The importance of sequencing the barley genome
By Top Crop Manager
A team of researchers at the University of California, Riverside are among a group of 77 scientists worldwide who have sequenced the complete genome of barley, a key ingredient in beer and single malt Scotch. The research, 10 years in the making, was just published in the journal Nature.
Timothy Close, a professor of genetics at UC Riverside says the research will make it easier for researchers working with barley to develop new varieties through breeding and the unlock the mechanisms of barley genes.
The research will also aid scientists working with other “cereal crops,” including rice, wheat, rye, maize, millet, sorghum, oats and even turfgrass, which like the other food crops, is in the grass family, Close said.
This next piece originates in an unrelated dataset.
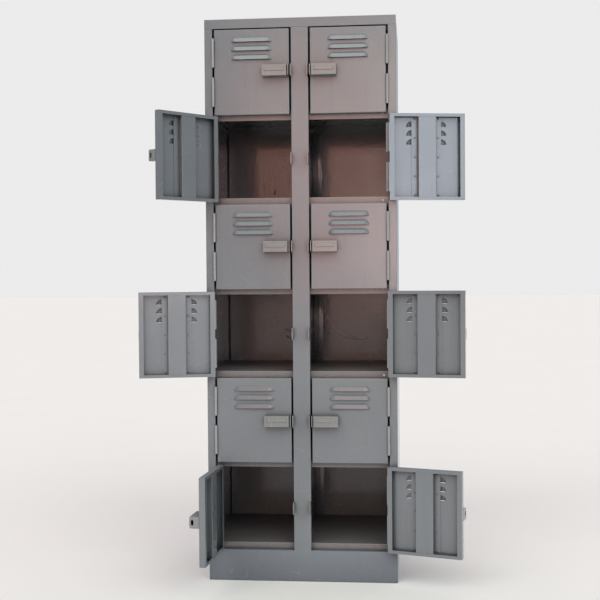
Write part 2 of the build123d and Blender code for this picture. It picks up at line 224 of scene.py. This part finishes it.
def enamel(name, colour, dullness, peel, wave, grime_and_shade, rubbing_and_highlight, scratches):
    """Stoved enamel on steel: orange peel, mottling, streaks, soiling and painted shade in creases, worn edges
    lightened partly as a painted highlight, chips and scratches, and painted shade deep in recesses.
    """
    paint = new_paint(name)
    cloud = paint.noise(2.6, 3.0)
    patches = paint.noise(34.0, 3.0, offset=3.0)
    streaks = paint.noise(48.0, 2.0, stretch=(1.0, 1.0, 0.06), offset=7.0)
    specks = paint.noise(900.0, 2.0, 0.7, offset=1.0)
    tone = paint.mix(paint.step(cloud, 0.3, 0.7), tuple(0.94 * part for part in colour),
                     tuple(1.06 * part for part in colour))
    tone = paint.mix(paint.spread(patches, 0.0, 0.14), tone, tuple(1.20 * part for part in colour))
    tone = paint.mix(paint.math("MULTIPLY", paint.step(streaks, 0.55, 0.8), 0.08), tone, GRIME_AND_SHADE)
    tone = paint.mix(paint.math("MULTIPLY", paint.step(specks, 0.62, 0.75), 0.12), tone, GRIME_AND_SHADE)
    edge = edge_mask(paint, 0.0012)
    # rubbed edges lightened in patches: partly wear, partly a painted highlight along the edges
    rubbed_and_highlight = paint.math("MULTIPLY", edge, paint.step(paint.noise(70.0, 3.0, offset=5.0), 0.35, 0.7))
    tone = paint.mix(paint.math("MULTIPLY", rubbed_and_highlight, rubbing_and_highlight), tone, RUBBED_EDGE_AND_HIGHLIGHT)
    chips = paint.math("MULTIPLY", edge, paint.step(paint.noise(160.0, 4.0, 0.7, offset=9.0), 0.66, 0.70))
    tone = paint.mix(paint.math("MULTIPLY", chips, rubbing_and_highlight), tone, CHIP_PRIMER)
    scratch = scratch_mask(paint)
    tone = paint.mix(paint.math("MULTIPLY", scratch, scratches), tone, RUBBED_EDGE_AND_HIGHLIGHT)
    # grime and painted shade: darker where ambient occlusion finds creases and parts standing close over the sheet
    corner = paint.node("ShaderNodeAmbientOcclusion", {"Distance": 0.018}, samples=6).outputs["AO"]
    dirt_and_shade = paint.math("MULTIPLY", paint.step(corner, 0.80, 0.25), paint.spread(patches, 0.45, 1.0))
    tone = paint.mix(paint.math("MULTIPLY", dirt_and_shade, grime_and_shade), tone, GRIME_AND_SHADE)
    gap = paint.step(corner, 0.30, 0.08)
    tone = paint.mix(gap, tone, GAP_SHADE)
    # painted shade: deep in the compartments and other hollows the colour falls to 12 % of itself
    hollow_shade = paint.node("ShaderNodeAmbientOcclusion", {"Distance": 0.30}, samples=4).outputs["AO"]
    tone = paint.mix(paint.step(hollow_shade, 0.75, 0.05), tone, tuple(0.12 * part for part in colour))
    upward = paint.node("ShaderNodeSeparateXYZ", {0: paint.node("ShaderNodeNewGeometry").outputs["Normal"]})
    dust = paint.math("MULTIPLY", paint.step(upward.outputs["Z"], 0.80, 0.98), paint.spread(cloud, 0.6, 1.0))
    roughness = paint.spread(paint.noise(18.0, 3.0, offset=2.0), dullness, dullness + 0.13)
    for mask, share in ((dirt_and_shade, 0.20), (scratch, 0.15), (dust, 0.40), (gap, 0.30)):
        roughness = paint.math("ADD", roughness, paint.math("MULTIPLY", mask, share))
    panel = paint.bump(paint.noise(4.5, 1.0, offset=4.0), wave, 0.004)
    skin = paint.bump(paint.noise(115.0, 2.0, 0.45, offset=6.0), peel, 0.0008, panel)
    skin = paint.bump(scratch, 0.2, -0.0002, skin)
    clean = paint.math("SUBTRACT", 1.0, paint.math("MAXIMUM", dust, gap), clamp=True)
    shader = paint.node("ShaderNodeBsdfPrincipled", {
        "Base Color": tone,
        "Roughness": roughness,
        "Normal": skin,
        "Specular IOR Level": paint.spread(clean, 0.12, 0.50),
        "Coat Weight": paint.math("MULTIPLY", clean, 0.5),
    })
    shader.inputs["Coat Roughness"].default_value = 0.10
    return paint.finish(shader.outputs[0])


def scratch_mask(paint):
    """Thin broken lines in two directions."""
    marks = None
    for stretch, offset in (((9.0, 9.0, 2.0), 1.0), ((2.5, 2.5, 8.0), 4.0)):
        mapping = paint.node("ShaderNodeMapping", {"Vector": paint.point, "Scale": stretch,
                                                   "Rotation": (0.3, 0.5, offset)})
        cells = paint.node("ShaderNodeTexVoronoi", {"Vector": mapping.outputs[0], "Scale": 1.6},
                           feature="DISTANCE_TO_EDGE")
        line = paint.step(cells.outputs["Distance"], 0.006, 0.001)
        line = paint.math("MULTIPLY", line, paint.step(paint.noise(11.0, 3.0, offset=offset), 0.56, 0.64))
        marks = line if marks is None else paint.math("MAXIMUM", marks, line)
    return marks


def bright_steel(name, colour, roughness, metallic):
    """Bare steel with faint turning marks, stains and specks of rust."""
    paint = new_paint(name)
    stain = paint.noise(120.0, 4.0, 0.6)
    tone = paint.mix(paint.step(stain, 0.4, 0.75), colour, tuple(0.6 * part for part in colour))
    rust = paint.step(paint.noise(260.0, 3.0, 0.7, offset=2.0), 0.64, 0.72)
    tone = paint.mix(paint.math("MULTIPLY", rust, 0.5), tone, RUST)
    rings = paint.noise(700.0, 2.0, stretch=(0.05, 0.05, 1.0))
    shader = paint.node("ShaderNodeBsdfPrincipled", {
        "Base Color": tone,
        "Roughness": paint.spread(stain, roughness - 0.08, roughness + 0.12),
        "Normal": paint.bump(rings, 0.15, 0.0003),
    })
    shader.inputs["Metallic"].default_value = metallic
    return paint.finish(shader.outputs[0])


def dress(piece, material):
    piece.data.materials.clear()
    piece.data.materials.append(material)


def dress_frame(materials):
    """Every CAD node that stays visible gets its slot's finish."""
    for part in frame["record"]["subparts"]:
        dress(frame["nodes"][part["node"]], materials[part["material_slot"]])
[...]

The report in Nature provides new insights into gene families that are key to the malting process. The barley genome sequence also enabled the identification of areas of the genome that have been vulnerable to genetic bottlenecking during domestication, knowledge that helps to guide breeders to optimize genetic diversity in their crop improvement efforts.
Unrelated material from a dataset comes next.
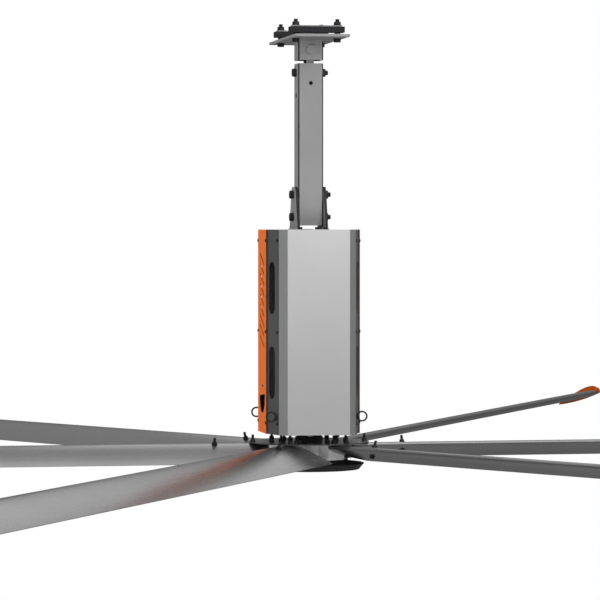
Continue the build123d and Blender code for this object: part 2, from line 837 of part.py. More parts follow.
def hub():
    """Write the hub casting with its six arms, and the round plate on top."""
    core = Pos(0, 0, hub_bottom_z) * Cylinder(hub_core_r, hub_h, align=up)
    for angle in blade_angles():
        core += Rot(0, 0, angle) * block(0, arm_reach, -arm_w / 2, arm_w / 2, hub_bottom_z, hub_top_z)
    core -= Pos(0, 0, hub_bottom_z) * pin_hole(out_shaft_r + hub_core_bore_gap, 2 * hub_h)
    half_w, half_t = strut_w / 2 + fit_gap / 2, strut_t / 2 + fit_gap / 2
    pocket = block(pocket_start, arm_reach + cut_over, -half_w, half_w, -half_t, half_t)
    plate = Pos(0, 0, hub_top_z) * Cylinder(hub_plate_r, hub_plate_t, align=up)
    plate -= Pos(0, 0, hub_top_z) * Cylinder(out_shaft_r + hub_core_bore_gap, hub_plate_t, align=up)
    for angle in blade_angles():
        core -= strut_frame(angle) * pocket
        core = drilled(core, angle)
        plate = drilled(plate, angle)
    for place in around(flange_bolt_r, flange_bolt_count):
        bore = place * Pos(0, 0, hub_top_z) * pin_hole(flange_screw_r + fit_gap, flange_h)
        plate -= bore
        core -= place * Pos(0, 0, hub_top_z) * Cylinder(
            flange_screw_r + fit_gap, flange_h + fit_gap, align=down)
    save("hub_casting", core)
    save("hub_plate", plate)


def section_height(share):
    """Return camber height and half thickness of the blade section at a share of the chord."""
    thick = blade_thick_share * blade_chord
    root = 0.2969 * sqrt(share) - 0.1260 * share
    half = 5 * thick * (root - 0.3516 * share ** 2 + 0.2843 * share ** 3 - 0.1015 * share ** 4)
    crest = camber_place_share
    if share < crest:
        rise = (2 * crest * share - share ** 2) / crest ** 2
    else:
        rise = (1 - 2 * crest + 2 * crest * share - share ** 2) / (1 - crest) ** 2
    return blade_camber_share * blade_chord * rise, half


def section_line(start, end, inset, side, count):
    """Return points of one skin of the section, spaced by a cosine law.

    Args:
        start: first share of the chord.
        end: last share of the chord.
        inset: distance inside the outer skin.
        side: 1 for the upper skin, -1 for the lower.
        count: number of points.
    """
    points = []
    for step in range(count):
        share = start + (end - start) * (1 - cos(pi * step / (count - 1))) / 2
        camber, half = section_height(share)
        points.append((share * blade_chord, camber + side * (half - inset)))
    return points


def blade_face():
    """Return the outer section face, with the leading edge at x=0."""
    upper = section_line(0, trail_cut_share, 0, 1, skin_points)
    lower = section_line(0, trail_cut_share, 0, -1, skin_points)
    with BuildSketch() as face:
        with BuildLine():
            for line in (upper, lower):
                for step in range(0, skin_points - 1, 2):
                    ThreePointArc(*line[step:step + 3])
            Line(upper[-1], lower[-1])
        make_face()
    return face.sketch


def cell_face(start, end):
    """Return one hollow cell of the section between two shares of the chord."""
    upper = section_line(start, end, blade_wall, 1, cell_points)
    lower = section_line(start, end, blade_wall, -1, cell_points)
    return make_face(Polyline(*(upper + list(reversed(lower))), close=True))


def blade_cells():
    """Return the three hollow cells: nose, spar and tail."""
    spar_start = (lead_edge - strut_w / 2 - fit_gap) / blade_chord
    spar_end = (lead_edge + strut_w / 2 + fit_gap) / blade_chord
    web = spar_web / blade_chord
    spar = cell_face(spar_start, spar_end)
    return [cell_face(nose_share, spar_start - web), spar, cell_face(spar_end + web, tail_share)]


def spanwise(face, start, length):
    """Return a blade section stretched along +X from the given radius, in the strut's frame.

    The section's leading edge lies on -Y and its upper skin on +Z.
    """
    camber, half = section_height(lead_edge / blade_chord)
    stand = Plane(origin=(start, -lead_edge, -camber), x_dir=(0, 1, 0), z_dir=(1, 0, 0))
    return extrude(stand * face, length)


def end_plate_face():
    """Return the outline of the blade's end plate, higher than the blade above its nose."""
    top = max(point[1] for point in section_line(0, 1, 0, 1, end_points)) + end_rise
    low = min(point[1] for point in section_line(0, 1, 0, -1, end_points)) - end_lip
    tail = blade_chord + end_lip
    with BuildSketch() as face:
        with BuildLine():
            ThreePointArc((-end_lip, low / 2), (-end_lip * 1.4, top * 0.24), (end_lip * 1.2, top * 0.62))
            Spline((end_lip * 1.2, top * 0.62), (blade_chord * 0.3, top), (blade_chord * 0.72, top * 0.42),
                   (tail, -end_lip / 2), tangents=[(0.75, 1), (1, -0.22)])
            Line((tail, -end_lip / 2), (tail, low / 2))
            Spline((tail, low / 2), (blade_chord * 0.35, low), (-end_lip, low / 2))
        make_face()
    return face.sketch


def blades():
    """Write the blades, their struts and their end plates."""
    start = blade_root_r
    length = fan_r - end_plate_t - start
    shell = spanwise(blade_face(), start, length)
    cells = blade_cells()
    for cell in cells:
        shell -= spanwise(cell, start, length)
    shoulder = fan_r - end_plate_t
    cap = spanwise(end_plate_face(), shoulder, end_plate_t)
    plug_start = (lead_edge - strut_w / 2 + plug_gap) / blade_chord
    plug_end = (lead_edge + strut_w / 2 - plug_gap) / blade_chord
    plug = section_plug(plug_start, plug_end)
    cap += spanwise(plug, shoulder - plug_len, plug_len)
    struts = []
    caps = []
    for index, angle in enumerate(blade_angles()):
        frame = strut_frame(angle)
        save(f"blade_{index + 1}", drilled(frame * shell, angle))
        struts.append(drilled(frame * strut(), angle))
        caps.append(frame * cap)
    save("blade_struts", *struts)
    save("blade_end_plates", *caps)


def section_plug(start, end):
    """Return the face of the plug that fills the spar cell at the blade's end."""
    upper = section_line(start, end, blade_wall + plug_gap, 1, plug_points)
    lower = section_line(start, end, blade_wall + plug_gap, -1, plug_points)
    return make_face(Polyline(*(upper + list(reversed(lower))), close=True))


def skin_height(side):
    """Return how far the blade's skin lies from the strut's axis plane at the bolts."""
    camber, half = section_height(lead_edge / blade_chord)
    return side * half


def rotor_bolts():
    """Write the hub bolts and the blade bolts, each with its nuts."""
    hub_bolts, blade_bolts, nuts = [], [], []
    top_nut = Pos(0, 0, hub_plate_z) * nut(m8)
    low, high = skin_height(-1) - skin_gap, skin_height(1) + skin_gap
    inner_low = strut_z + low / cos(radians(blade_pitch)) - m8["flange_r"] * sin(radians(blade_pitch))
    for angle in blade_angles():
        turn = Rot(0, 0, angle)
        for r in arm_bolt_r:
            long_bolt = bolt(m8, hub_plate_z - hub_bottom_z, m8["head"] + stud_rise)
            hub_bolts.append(turn * Pos(r, 0, hub_bottom_z) * long_bolt)
            nuts.append(turn * Pos(r, 0, 0) * top_nut)
        inner = bolt(m8, hub_plate_z - inner_low, m8["head"] + stud_rise)
        blade_bolts.append(turn * Pos(blade_bolt_r[0], 0, inner_low) * inner)
        nuts.append(turn * Pos(blade_bolt_r[0], 0, 0) * top_nut)
        outer = strut_frame(angle) * Pos(blade_bolt_r[1], 0, 0)
        blade_bolts.append(outer * Pos(0, 0, low) * bolt(m8, high - low, m8["head"] + stud_rise))
        nuts.append(outer * Pos(0, 0, high) * nut(m8))
    save("hub_bolts", *hub_bolts)
    save("blade_bolts", *blade_bolts)
    save("flange_nuts", *nuts)


def dish():
    """Write the round dish under the hub, with its posts."""
    with BuildSketch(Plane.XZ) as section:
        with BuildLine():
            Polyline((0, dish_z), (dish_floor_r, dish_z), (dish_rim_r, rim_z))
            offset(amount=dish_t, side=Side.LEFT)
        make_face()
    save("hub_dish", revolve(section.sketch, Axis.Z))
    post_h = hub_bottom_z - dish_z - dish_t
    post = Pos(0, 0, dish_z + dish_t) * Cylinder(dish_post_r, post_h, align=up)
    save("dish_posts", *[place * post for place in around(dish_post_place_r, dish_post_count)])


clamp_hardware()
yoke()
swivel_link()
drop_tube()
ears()
end_plates()
covers()
panels()
panel_screws()
eye_nuts()
gear_unit()
layshaft()
motor()
control_box()
output_shaft()
shaft_flange()
hub()
blades()
rotor_bolts()
dish()
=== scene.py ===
"""Looks of a large industrial ceiling fan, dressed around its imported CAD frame.

Every length is in metres, in the frame of the CAD part: Z up, with the origin on the top face of
the ceiling plate.
"""
from __future__ import annotations

import json
import logging
import math
from dataclasses import dataclass, field
from enum import Enum
from typing import Iterable, Sequence

import bmesh
import bpy
from mathutils import Matrix, Vector

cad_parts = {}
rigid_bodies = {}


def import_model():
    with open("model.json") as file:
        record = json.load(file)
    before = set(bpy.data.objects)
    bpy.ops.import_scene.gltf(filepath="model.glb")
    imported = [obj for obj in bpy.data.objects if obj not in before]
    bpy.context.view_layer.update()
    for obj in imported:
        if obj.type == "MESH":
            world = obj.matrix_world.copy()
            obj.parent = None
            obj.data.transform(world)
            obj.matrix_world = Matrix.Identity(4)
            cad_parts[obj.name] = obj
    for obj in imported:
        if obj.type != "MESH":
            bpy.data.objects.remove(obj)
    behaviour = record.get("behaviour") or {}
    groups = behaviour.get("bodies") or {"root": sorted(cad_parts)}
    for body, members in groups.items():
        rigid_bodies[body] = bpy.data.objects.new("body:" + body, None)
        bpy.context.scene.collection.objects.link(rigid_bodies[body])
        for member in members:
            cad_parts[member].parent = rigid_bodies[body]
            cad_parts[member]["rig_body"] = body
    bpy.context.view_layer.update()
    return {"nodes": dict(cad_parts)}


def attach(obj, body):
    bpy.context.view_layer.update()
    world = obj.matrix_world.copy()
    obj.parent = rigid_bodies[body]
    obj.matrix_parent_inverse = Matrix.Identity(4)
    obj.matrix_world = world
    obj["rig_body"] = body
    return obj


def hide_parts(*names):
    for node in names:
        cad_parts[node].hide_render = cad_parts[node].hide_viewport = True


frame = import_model()
LOG = logging.getLogger("ceiling_fan")
Colour = tuple[float, float, float]
Point = tuple[float, float, float]

# Height of the housing's top face
HOUSING_TOP = -0.5967
# How far apart two points may be and still be merged, on a CAD node and on a spun profile
NODE_GAP = 1e-6
SPIN_GAP = 1e-7
# Sockets of a Mix node that mixes colours
MIX_FACTOR, MIX_FIRST, MIX_SECOND, MIX_RESULT = 0, 6, 7, 2
WHITE = (1.0, 1.0, 1.0, 1.0)


class Body(str, Enum):
    """The moving bodies of the CAD frame."""

    CEILING = "ceiling"
    LINK = "link"
    DROP = "drop"
    MOTOR = "motor_rotor"
    LAYSHAFT = "layshaft"
    ROTOR = "rotor"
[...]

Ten years ago, the International Barley Genome Sequencing Consortium, which is led by Nils Stein of the Leibniz Institute of Plant Genetics and Crop Plant Research in Germany, set out to assemble a complete reference sequence of the barley genome.
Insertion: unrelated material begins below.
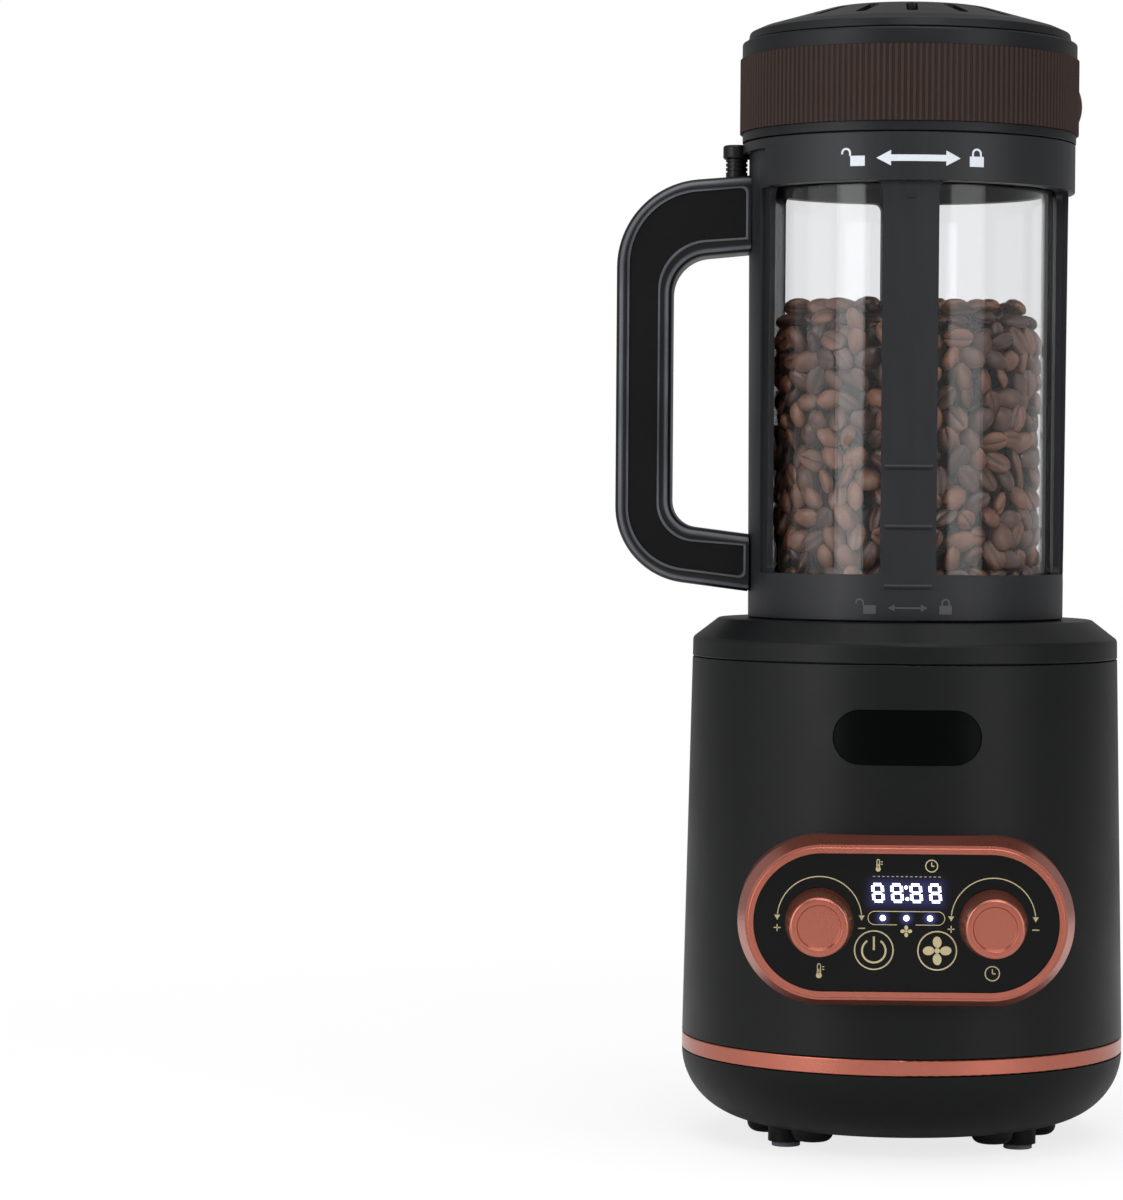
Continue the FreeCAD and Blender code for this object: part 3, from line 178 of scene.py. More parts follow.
class Finish:
    """One material under construction."""

    def __init__(self, name):
        self.material = bpy.data.materials.new(name)
        self.material.use_nodes = True
        self.tree = self.material.node_tree
        self.tree.nodes.clear()
        self.place = self.node("ShaderNodeTexCoord", out="Object")

    def node(self, kind, settings=None, inputs=None, out=0):
        made = self.tree.nodes.new(kind)
        for key, value in (settings or {}).items():
            setattr(made, key, value)
        for key, value in (inputs or {}).items():
            if isinstance(value, Wire):
                self.tree.links.new(value.socket, made.inputs[key])
            else:
                made.inputs[key].default_value = value
        return Wire(self, made.outputs[out])

    def maths(self, operation, *operands):
        return self.node("ShaderNodeMath", {"operation": operation}, dict(enumerate(operands)))

    def noise(self, scale, detail=2.0, place=None, roughness=0.5):
        inputs = {"Vector": place or self.place, "Scale": scale, "Detail": detail, "Roughness": roughness}
        return self.node("ShaderNodeTexNoise", None, inputs)

    def cells(self, scale):
        inputs = {"Vector": self.place, "Scale": scale}
        return self.node("ShaderNodeTexVoronoi", {"feature": "F1"}, inputs, "Distance")

    def stretched(self, x, y, z):
        return self.node("ShaderNodeMapping", None, {"Vector": self.place, "Scale": (x, y, z)})

    def axes(self):
        """The place along X, Y and Z, in metres."""
        return [self.node("ShaderNodeSeparateXYZ", None, {0: self.place}, i) for i in range(3)]

    def spread(self, value, low, high, to_low, to_high):
        inputs = {0: value, 1: low, 2: high, 3: to_low, 4: to_high}
        return self.node("ShaderNodeMapRange", {"clamp": True}, inputs)

    def tint(self, factor, first, second):
        inputs = {0: factor, 6: first, 7: second}
        return self.node("ShaderNodeMix", {"data_type": "RGBA", "clamp_factor": True}, inputs, 2)

    def bump(self, height, depth, strength=1.0, under=None):
        inputs = {"Height": height, "Distance": depth, "Strength": strength}
        if under:
            inputs["Normal"] = under
        return self.node("ShaderNodeBump", None, inputs)

    def shade(self, inputs):
        shader = self.node("ShaderNodeBsdfPrincipled", None, inputs)
        self.to_surface(shader)
        return self.material

    def to_surface(self, shader):
        out = self.tree.nodes.new("ShaderNodeOutputMaterial")
        self.tree.links.new(shader.socket, out.inputs["Surface"])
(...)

The barley genome is almost twice the size of the human genome and 80 per cent of it is composed of highly repetitive sequences, which cannot be assigned accurately to specific positions in the genome without considerable extra effort.
Multiple novel strategies were used in this paper to circumvent this fundamental limitation. Major advances in sequencing technology, algorithmic design and computing made it possible. Still, this work kept teams around the world – in Germany, Australia, China, Czech Republic, Denmark, Finland, Sweden, Switzerland, United Kingdom and the United State – occupied for a decade. This work provides knowledge of more than 39,000 barley genes.
During malting, amylase proteins are produced by germinated seeds to decompose energy-rich starch that is stored in dry grains, yielding simple sugars. These sugars then are available for fermentation by yeast to produce alcohol. The genome sequence revealed much more variability than was expected in the genes that encode the amylase enzymes.